AI: And so while some of this is going on, of course, what was also going on in the larger global picture is that the U.S. had demanded the extradition of Osama bin Laden.

PJ: Right.

AI: And Afghanistan, from Afghanistan, which was refused. And the U.S. then, military --

PJ: Went to war.

AI: -- went into Afghanistan. So that also was underway as some of these other actions that you're describing from the federal government.

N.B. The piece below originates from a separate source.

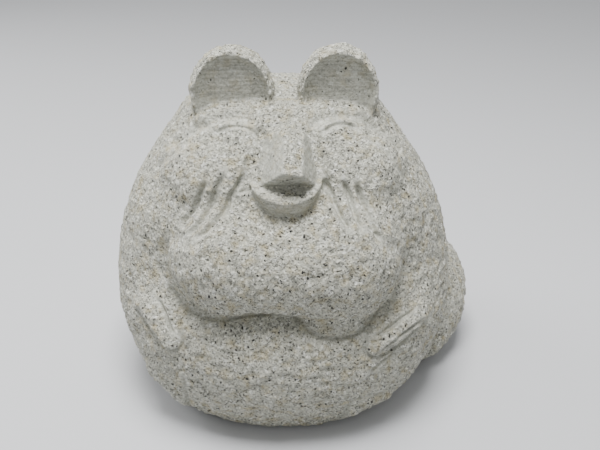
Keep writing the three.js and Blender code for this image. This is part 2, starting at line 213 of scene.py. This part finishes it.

PJ: Right, that was going on internationally. And domestically, sort of tied to that, Muslim and Arab men were being interviewed. There were twelve hundred Muslim and Arab men that were held in detention without any notice or attorneys provided immediately following September 11th. Then there were interviews of approximately over three thousand Arab and Muslim men that the FBI was conducting. And so that was all happening at the same time and there was just this general chaos and picture that if you were Muslim, if you were Arab, if you even looked like a Muslim or Arab -- you didn't have to be either -- that you were suspicious and that the United States somehow had the right to believe that you were suspicious, because in order to protect our national security, we had to be suspicious of anybody who was in that broad category. So there was this hysteria, fear, a number of programs that were instituted by the government encouraging people to report "suspicious activity," which was people who looked different from them. And it was all tied to this global war on terror. You know, so there was Afghanistan, later to be Iraq, and then the domestic actions, which were all very, very connected and if you look at later the U.S. national security strategy document, which is the U.S. foreign policy, which for the first time laid out this notion of preemptive strike. Really, domestically, that was the same thing that we were doing, is the preemptive strike and, of course, very similar to our historical experience of who is really to be trusted in this country, and who does the suspicion turn to immediately, whether or not they're U.S. citizens, whether or not they're productive, contributing members of society.